Health Protection Surveillance Centre (HPSC) Ireland has been notified by the Health Service Executive (HSE) Department of Public Health in Galway of a newly confirmed measles case imported from another European country. This case is unrelated to the recently reported outbreak that resulted in 34 confirmed measles cases between April-mid July.

Image/geralt

Image/geralt

The most recent case travelled to Dublin by air on 18th July. At the time of travel the case was infectious (but did not know it). The case then travelled from Dublin to Galway by private transport. The case was diagnosed upon arrival in Galway and laboratory testing has confirmed measles infection.

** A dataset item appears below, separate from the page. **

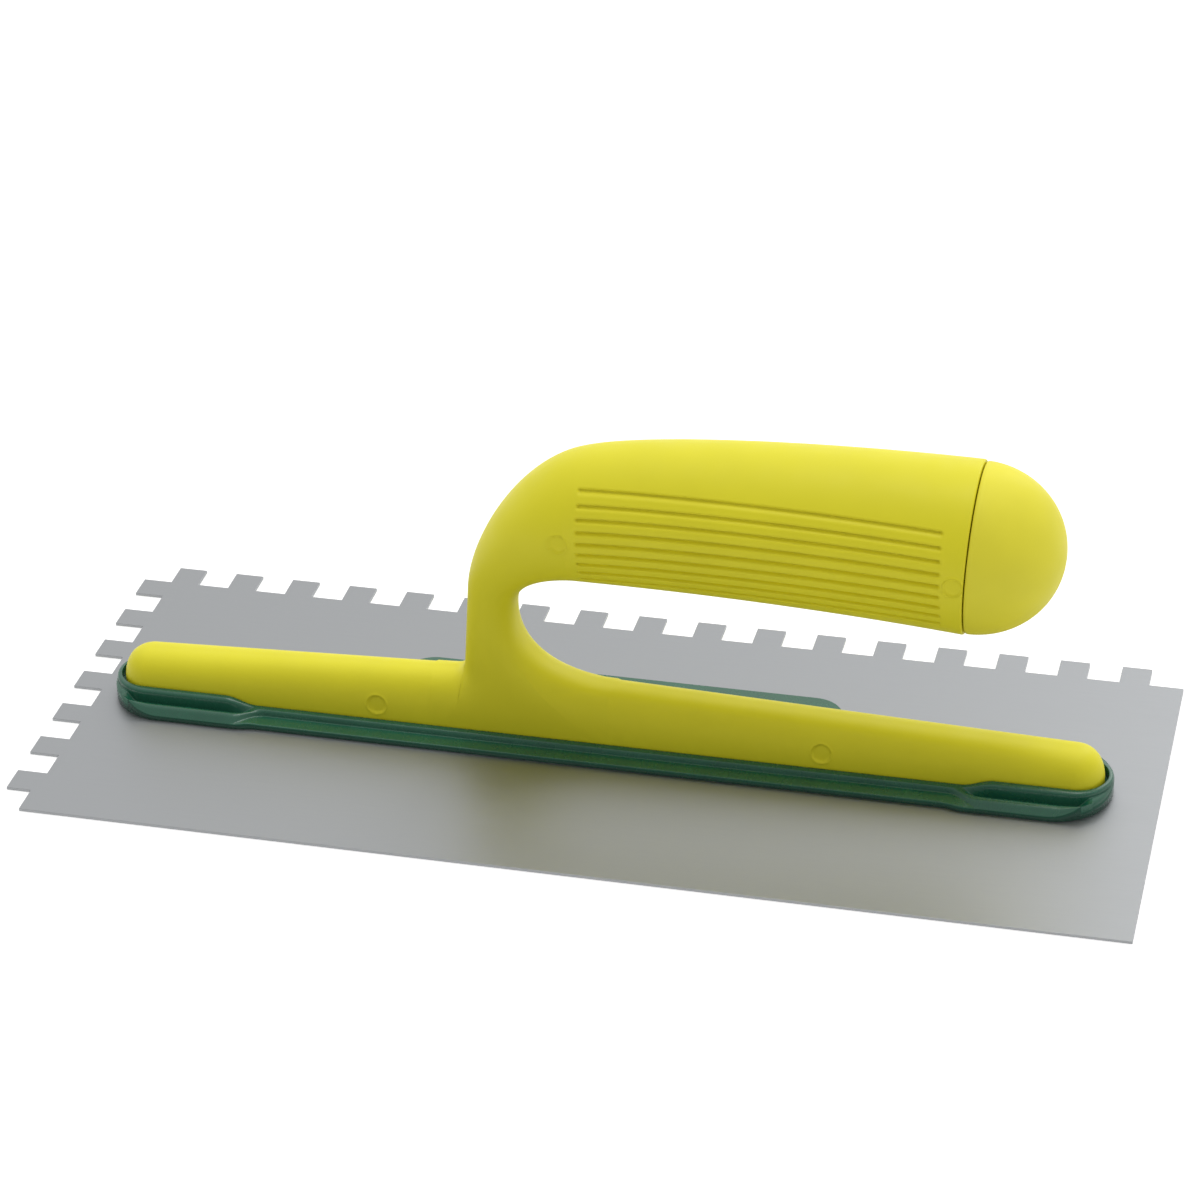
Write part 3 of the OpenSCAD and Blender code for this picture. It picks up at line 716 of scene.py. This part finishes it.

HPSC has contacted the airline used by this case on July 18th and requested that all fellow passengers on the flight be notified of their possible exposure to measles. The alert includes information on signs and symptoms of measles, advice to seek medical attention if they develop measles-like illness and how to prevent spreading the infection to others (by staying at home if ill and contacting GP by phone to arrange consultation so that others are not exposed to measles unnecessarily).

There is also a risk that other members of the public may have been unknowingly exposed to measles when this case passed through Dublin airport upon arrival on 18th July (afternoon).

Dr Kevin Kelleher, Consultant in Public Health reminds the public and clinicians that measles can occur among non-immune individuals without recognized exposure to measles. “measles is highly infectious, and if cases are isolated early, the risk of transmission to vulnerable individuals decreases.  The time between exposure to the virus and developing measles rash is normally 14 days (range 7-21 days).  People are infectious from 4 days before rash starts until 4 days after.

People who are fully vaccinated with two doses of MMR vaccine are normally protected. Those most at risk are those who are not fully vaccinated with two doses of MMR, babies (younger than 12 months and too young to be vaccinated as part of routine program), non-immune pregnant women, and those with weakened immune systems if exposed.